*YOUR GOAL:* In exact form, please repeat the records from their opening line down to the line with "from math import", including that line.

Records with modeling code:
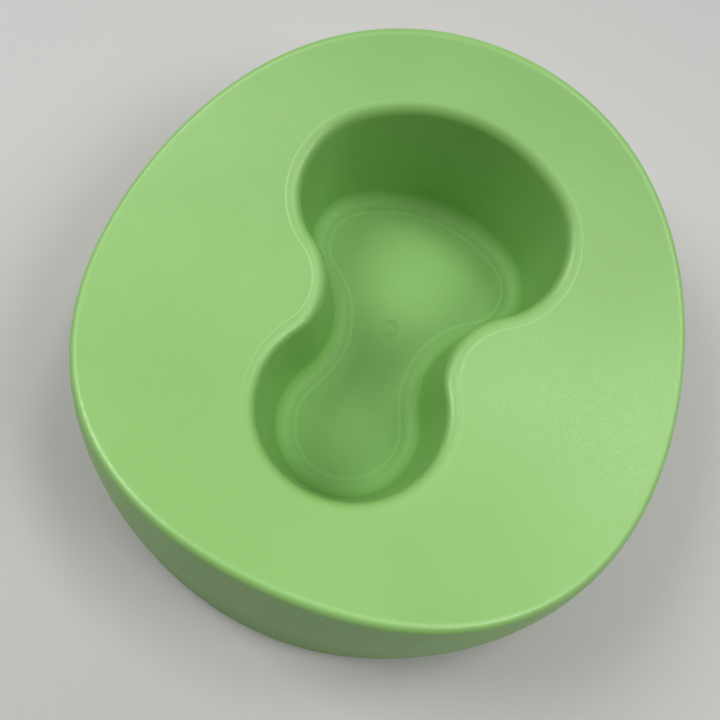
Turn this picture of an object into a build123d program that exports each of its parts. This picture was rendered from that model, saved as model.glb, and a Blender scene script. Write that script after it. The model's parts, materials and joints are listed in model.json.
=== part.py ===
"""A one-piece child's potty standing on four rubber feet.

Millimetres.  +Z is up, -Y is the child's front, X runs side to side.  The origin is on the ground,
under the middle of the round base.  The body is one thin moulded shell: a dished seat deck that
rises to the front and the back, a keyhole-shaped bowl hanging from it, and a skirt that flares out
to a round foot.  Four soft feet are pushed up into sockets moulded inside the skirt.
"""
from build123d import *
import os
from math import atan2, cos, hypot, pi, radians, sin, sqrt, tan

# ---- driving dimensions -------------------------------------------------------------------------
WALL = 2.5                  # moulded wall thickness
BASE_RADIUS = 164.0         # outside of the skirt at its lower edge
SKIRT_BOW = 3.5             # how far the skirt bows out halfway up
FOOT_STAND = 2.0            # how far the feet hold the skirt off the ground
BOWL_FLOOR_Z = 16.0         # inside floor of the bowl
BOWL_DRAFT = 5.1            # degrees that the bowl's walls lean outward
TOP_Z = 128.0               # a level above every point of the deck, where the cutting forms end

# seat deck: its height over the ground, as a low dished saddle about (0, SADDLE_Y)
SADDLE_Y = 2.2
SADDLE_Z = 75.8
DECK_DISH_Y = 0.00205       # how fast it curls up towards front and back
DECK_DISH_X = 0.00032       # how fast it curls up towards the sides

# outline of the seat deck, a soft rounded triangle about (0, RIM_Y)
RIM_Y = -1.2
RIM_RADIUS = 140.4
RIM_OVAL = -3.3
RIM_TRIANGLE = -2.1
RIM_SQUARE = -1.7
RIM_POINTS = 18             # points along the closed outline curve
SKIRT_LEVELS = 4            # outlines that the skirt's bowed wall is lofted through, after the first

# keyhole outline of the bowl at its floor: a round front lobe, a waist, a wide back lobe
FRONT_LOBE_RADIUS = 38.7
FRONT_LOBE_Y = -46.9
WAIST_RADIUS = 41.2
BACK_CORNER_RADIUS = 31.3
BACK_CORNER_X = 30.9
BACK_CORNER_Y = 54.1
BACK_RADIUS = 85.8

RIM_FILLET = 3.5            # rounded outer edge of the deck
MOUTH_FILLET = 6.8          # rounded edge where the deck turns down into the bowl
FLOOR_FILLET = 8.6          # rounded corner between the bowl's floor and walls

GATE_Y = 13.6               # moulding gate: a shallow round dimple in the bowl's floor
GATE_RADIUS = 5.5
GATE_DEPTH = 0.5

# soft feet, by name, at these directions from +X
FOOT_ANGLES = {"foot_front_left": 225, "foot_front_right": 315, "foot_back_left": 135, "foot_back_right": 45}
FOOT_RADIUS = 9.0
STEM_RADIUS = 4.0
STEM_LENGTH = 8.0
SOCKET_SPARE = 0.5          # air left above the stem
BOSS_HEIGHT = 14.0
FOOT_EDGE = 0.6             # small rounding on the foot's tread
FOOT_CIRCLE = BASE_RADIUS - WALL - FOOT_RADIUS

# how an edge of the deck is recognised
ON_SURFACE = 0.1
MOUTH_Y = 4.0               # middle of the mouth
MOUTH_REACH = 118.0         # the mouth lies inside this distance, the rim outside it


def deck_z(x, y):
    """Height of the deck's top surface over the ground."""
    return SADDLE_Z + DECK_DISH_Y * (y - SADDLE_Y) ** 2 + DECK_DISH_X * x ** 2


def rim_point(angle):
    """The deck's outline in plan; angle 0 is the front and it runs towards +X."""
    radius = RIM_RADIUS + RIM_OVAL * cos(2 * angle) + RIM_TRIANGLE * cos(3 * angle)
    radius += RIM_SQUARE * cos(4 * angle)
    return radius * sin(angle), RIM_Y - radius * cos(angle)


def skirt_point(angle, z, inset=0.0):
    """A point of the skirt: on a bowed line from the base circle up through the deck's outline."""
    rim_x, rim_y = rim_point(angle)
    share = (z - FOOT_STAND) / (deck_z(rim_x, rim_y) - FOOT_STAND)
    out = BASE_RADIUS * (1 - share) + 4 * SKIRT_BOW * share * (1 - share) - inset
    return rim_x * share + out * sin(angle), rim_y * share - out * cos(angle), z


def skirt_section(z, inset=0.0):
    """The skirt's closed outline at one height, as a face."""
    points = [skirt_point(2 * pi * i / RIM_POINTS, z, inset) for i in range(RIM_POINTS)]
    return make_face(Spline(points, periodic=True))


def skirt_form(bottom_z, inset=0.0):
    """Solid filled by the skirt, carried up past the deck."""
    rise = (TOP_Z - bottom_z) / SKIRT_LEVELS
    return loft([skirt_section(bottom_z + rise * i, inset) for i in range(SKIRT_LEVELS + 1)])


def above_deck(drop=0.0):
    """Everything over the deck's top surface, or over that surface lowered by drop."""
    reach = BASE_RADIUS + 10
    count = 5
    step = 2 * reach / (count - 1)
    grid = []
    for i in range(count):
        x = -reach + i * step
        grid.append([(x, -reach + j * step, deck_z(x, -reach + j * step) - drop) for j in range(count)])
    surface = Face.make_surface_from_array_of_points(grid, tol=0.01, min_deg=3, max_deg=3)
    return extrude(surface, amount=2 * TOP_Z, dir=(0, 0, 1))


def polar(centre, radius, angle):
    """Point on a circle in plan; angle in radians, from +X."""
    return centre[0] + radius * cos(angle), centre[1] + radius * sin(angle)


def keyhole(z, grow):
    """The bowl's keyhole outline at one height, every tangent arc moved out by grow, as a face."""
    front = (0.0, FRONT_LOBE_Y)
    corner = (BACK_CORNER_X, BACK_CORNER_Y)
    front_r = FRONT_LOBE_RADIUS + grow
    corner_r = BACK_CORNER_RADIUS + grow
    waist_r = WAIST_RADIUS - grow
    back_r = BACK_RADIUS + grow

    # the waist arc touches the front lobe and the back corner from outside
    apart = hypot(corner[0] - front[0], corner[1] - front[1])
    to_front = front_r + waist_r
    to_corner = corner_r + waist_r
    along = (to_front ** 2 - to_corner ** 2 + apart ** 2) / (2 * apart)
    across = sqrt(to_front ** 2 - along ** 2)
    ux = (corner[0] - front[0]) / apart
    uy = (corner[1] - front[1]) / apart
    waist = (front[0] + ux * along + uy * across, front[1] + uy * along - ux * across)

    # the back arc is centred on the middle line and holds the corner inside it
    back = (0.0, corner[1] - sqrt((back_r - corner_r) ** 2 - corner[0] ** 2))

    front_end = atan2(waist[1] - front[1], waist[0] - front[0])
    corner_start = atan2(waist[1] - corner[1], waist[0] - corner[0])
    corner_end = atan2(corner[1] - back[1], corner[0] - back[0])
    p0 = polar(front, front_r, -pi / 2)
    p1 = polar(front, front_r, front_end)
    p2 = polar(corner, corner_r, corner_start)
    p3 = polar(corner, corner_r, corner_end)
    p4 = polar(back, back_r, pi / 2)
    m0 = polar(front, front_r, (front_end - pi / 2) / 2)
    waist_mid = (front_end + corner_start) / 2 + pi
    m1 = polar(waist, waist_r, waist_mid)
    m2 = polar(corner, corner_r, (corner_start + corner_end) / 2)
    m3 = polar(back, back_r, (corner_end + pi / 2) / 2)
    right = [(p0, m0, p1), (p1, m1, p2), (p2, m2, p3), (p3, m3, p4)]
    left = [tuple((-x, y) for x, y in reversed(arc)) for arc in reversed(right)]
    arcs = [ThreePointArc(*[(x, y, z) for x, y in arc]) for arc in right + left]
    return make_face(Wire(arcs))


def bowl_form(floor_z, grow=0.0):
    """Solid filled by the bowl, carried up past the deck, with its walls leaning out by the draft."""
    lean = (TOP_Z - floor_z) * tan(radians(BOWL_DRAFT))
    return loft([keyhole(floor_z, grow), keyhole(TOP_Z, grow + lean)], ruled=True)


def foot_place(name):
    """Centre of a foot in plan."""
    return polar((0.0, 0.0), FOOT_CIRCLE, radians(FOOT_ANGLES[name]))


def upright(place, radius, low, high):
    """An upright round solid between two heights."""
    return Pos(place[0], place[1], low) * Cylinder(radius, high - low, align=(Align.CENTER, Align.CENTER, Align.MIN))


def edges_on_deck(solid, in_mouth, drop=0.0):
    """The edges that end the deck's surface, or its underside: round the bowl's mouth, or round the rim."""
    found = ShapeList()
    for edge in solid.edges():
        middle = edge.position_at(0.5)
        on_deck = abs(middle.Z - deck_z(middle.X, middle.Y) + drop) < ON_SURFACE
        near_bowl = hypot(middle.X, middle.Y - MOUTH_Y) < MOUTH_REACH
        if on_deck and near_bowl == in_mouth:
            found.append(edge)
    return found


def floor_edges(bowl):
    """The edges round a bowl form's flat floor."""
    return bowl.faces().sort_by(Axis.Z)[0].edges()


def make_block():
    """The body's outside skin, filled solid except for the bowl."""
    bowl = bowl_form(BOWL_FLOOR_Z)
    bowl = fillet(floor_edges(bowl), FLOOR_FILLET)
    block = skirt_form(FOOT_STAND) - above_deck()
    block = fillet(edges_on_deck(block, in_mouth=False), RIM_FILLET)
    block = block - bowl
    block = fillet(edges_on_deck(block, in_mouth=True), MOUTH_FILLET)
    return block - upright((0.0, GATE_Y), GATE_RADIUS, BOWL_FLOOR_Z - GATE_DEPTH, BOWL_FLOOR_Z + 1)


def make_hollow():
    """The space under the deck, between the bowl and the skirt, open at the bottom."""
    slope = (BASE_RADIUS - RIM_RADIUS) / (SADDLE_Z - FOOT_STAND)
    hollow = skirt_form(-FOOT_STAND, inset=WALL * hypot(1.0, slope)) - above_deck(drop=WALL)
    hollow = fillet(edges_on_deck(hollow, in_mouth=False, drop=WALL), RIM_FILLET - WALL)
    bowl = bowl_form(BOWL_FLOOR_Z - WALL, grow=WALL)
    bowl = fillet(floor_edges(bowl), FLOOR_FILLET + WALL)
    hollow = hollow - bowl
    return fillet(edges_on_deck(hollow, in_mouth=True, drop=WALL), MOUTH_FILLET - WALL)


def make_shell():
    """The moulded body: deck, bowl and skirt in one wall, with a socket for each foot."""
    places = [foot_place(name) for name in FOOT_ANGLES]
    low = FOOT_STAND
    bosses = [upright(place, FOOT_RADIUS, low, low + BOSS_HEIGHT) for place in places]
    sockets = [upright(place, STEM_RADIUS, low - 1, low + STEM_LENGTH + SOCKET_SPARE) for place in places]
    inside_wall = skirt_form(low, inset=WALL / 2)
    shell = make_block() - make_hollow()
    return shell + [boss & inside_wall for boss in bosses] - sockets


def make_foot(name):
    """A soft foot: a round tread under the skirt's edge and a stem that fills its socket."""
    place = foot_place(name)
    tread = upright(place, FOOT_RADIUS, 0.0, FOOT_STAND)
    tread = fillet(tread.faces().sort_by(Axis.Z)[0].edges(), FOOT_EDGE)
    stem = upright(place, STEM_RADIUS, FOOT_STAND, FOOT_STAND + STEM_LENGTH)
    stem = chamfer(stem.faces().sort_by(Axis.Z)[-1].edges(), FOOT_EDGE)
    return tread + stem


def main():
    os.makedirs("parts", exist_ok=True)
    export_step(make_shell(), "parts/potty_shell.step")
    for name in FOOT_ANGLES:
        export_step(make_foot(name), "parts/" + name + ".step")


main()
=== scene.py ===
"""Looks of a one-piece child's potty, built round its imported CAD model.

The moulded shell is one closed skin, swept as rows of points round the bowl: every row has one
point on each ray that leaves the middle of the bowl's floor.  Sizes are in millimetres until a
mesh is made, then metres.  Dimensions repeat the CAD model's, apart from the gate mark's depth and
the fine moulded lines, which the CAD model doesn't have.
"""
import json
import math

import bpy
import numpy as np
from mathutils import Matrix, Vector

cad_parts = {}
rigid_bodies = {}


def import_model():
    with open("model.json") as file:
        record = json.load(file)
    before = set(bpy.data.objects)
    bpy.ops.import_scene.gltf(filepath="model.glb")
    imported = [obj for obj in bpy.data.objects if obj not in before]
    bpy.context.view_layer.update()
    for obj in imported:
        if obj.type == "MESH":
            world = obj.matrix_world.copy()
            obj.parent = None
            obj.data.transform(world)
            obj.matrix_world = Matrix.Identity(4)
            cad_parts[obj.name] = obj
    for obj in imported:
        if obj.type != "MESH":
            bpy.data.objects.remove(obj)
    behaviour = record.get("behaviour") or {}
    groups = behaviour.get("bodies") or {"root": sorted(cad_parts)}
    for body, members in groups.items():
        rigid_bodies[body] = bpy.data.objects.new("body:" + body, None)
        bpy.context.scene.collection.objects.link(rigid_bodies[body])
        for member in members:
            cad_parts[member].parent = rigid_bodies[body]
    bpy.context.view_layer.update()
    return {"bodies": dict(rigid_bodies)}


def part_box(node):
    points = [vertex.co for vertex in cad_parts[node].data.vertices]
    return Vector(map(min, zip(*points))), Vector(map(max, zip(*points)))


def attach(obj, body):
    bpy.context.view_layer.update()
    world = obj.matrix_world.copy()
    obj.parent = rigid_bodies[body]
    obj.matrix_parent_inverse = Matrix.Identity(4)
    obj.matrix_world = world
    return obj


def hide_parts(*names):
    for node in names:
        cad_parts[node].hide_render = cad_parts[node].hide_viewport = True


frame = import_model()

MM = 0.001

# ---- dimensions of the shell, as in the CAD model, in millimetres -----------------------------------
WALL = 2.5
BASE_RADIUS = 164.0
SKIRT_BOW = 3.5
FOOT_STAND = 2.0
BOWL_FLOOR_Z = 16.0
BOWL_DRAFT = math.radians(5.1)

SADDLE_Y = 2.2
SADDLE_Z = 75.8
DECK_DISH_Y = 0.00205
DECK_DISH_X = 0.00032

RIM_Y = -1.2
RIM_RADIUS = 140.4
RIM_OVAL = -3.3
RIM_TRIANGLE = -2.1
RIM_SQUARE = -1.7

FRONT_LOBE_RADIUS = 38.7
FRONT_LOBE_Y = -46.9
WAIST_RADIUS = 41.2
BACK_CORNER_RADIUS = 31.3
BACK_CORNER_X = 30.9
BACK_CORNER_Y = 54.1
BACK_RADIUS = 85.8

RIM_FILLET = 3.5
MOUTH_FILLET = 6.8
FLOOR_FILLET = 8.6

GATE_Y = 13.6
GATE_RADIUS = 5.5
GATE_DEPTH = 1.1            # the CAD model's mark is shallower, too faint to see here
GATE_FALL = 3.4             # width of the slope from the floor down into the mark
GATE_NUB_RADIUS = 1.4
GATE_NUB_HEIGHT = 0.35
GATE_NUB_FALL = 2.0

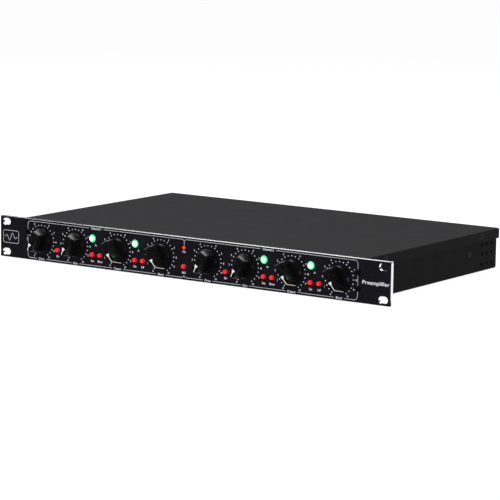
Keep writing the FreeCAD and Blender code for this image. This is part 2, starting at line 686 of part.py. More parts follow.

*COMPLETED TASK:*
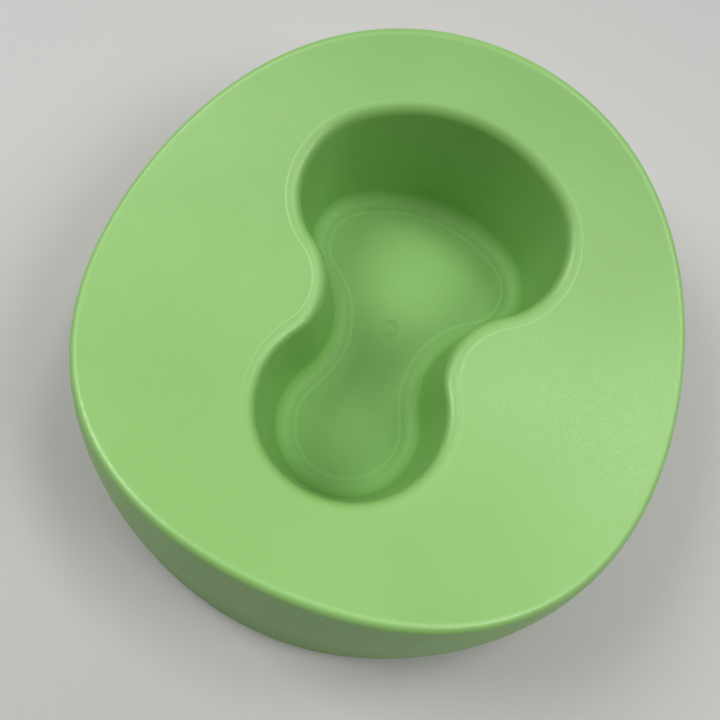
Turn this picture of an object into a build123d program that exports each of its parts. This picture was rendered from that model, saved as model.glb, and a Blender scene script. Write that script after it. The model's parts, materials and joints are listed in model.json.
=== part.py ===
"""A one-piece child's potty standing on four rubber feet.

Millimetres.  +Z is up, -Y is the child's front, X runs side to side.  The origin is on the ground,
under the middle of the round base.  The body is one thin moulded shell: a dished seat deck that
rises to the front and the back, a keyhole-shaped bowl hanging from it, and a skirt that flares out
to a round foot.  Four soft feet are pushed up into sockets moulded inside the skirt.
"""
from build123d import *
import os
from math import atan2, cos, hypot, pi, radians, sin, sqrt, tan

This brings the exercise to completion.